I then attended Igniting a Grassroots Movement of Intrapraneurs from two Exxon Mobil innovation leaders – Christopher Bailey and Kimberly Bullock – introduced a Build Card, kind of like a scaled down version of The Experiment Canvas™, with the following key elements:
- We believe that
- To verify that, we’ll measure
- And generate data by
- We are right if
They also highlighted the role of coaching in helping teams working through the innovation process.

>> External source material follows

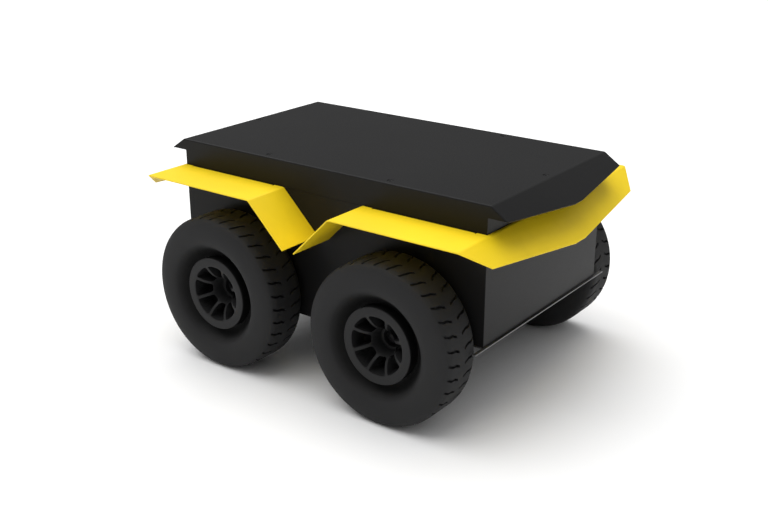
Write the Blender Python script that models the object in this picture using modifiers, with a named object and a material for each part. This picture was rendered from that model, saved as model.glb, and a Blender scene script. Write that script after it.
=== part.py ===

And, then the final session I attended on Day Three at BEI 2018 was hosted by Mike Rehorst (formerly an Innovation Leader at Northwestern Mutual Insurance) and Mark Leung, Director of Rotman DesignWorks (University of Toronto) – This workshop was one of the highlights of the event, but it was hard to take notes during a workshop like this where you’re engaging in activities. I hope they post their slides soon to the event web site.
They had a two-by-two matrix (level of support and level of certainty) that they had us progressing through using a set of scenarios and a set of roles (or strategies really) and identifying which roles or strategies given the current states we were given as the scenario progressed (work done in groups).
Overall, it was a great event, I met a lot of great innovation practitioners, and even though I’m not quite ready to talk about what I’m working on at Oracle yet, it was still great to be among kindred innovation and transformation spirits. I enjoyed chairing the event, leading the conversation with Eric Ries, and I look forward to continuing the conversations we started there and attending future events.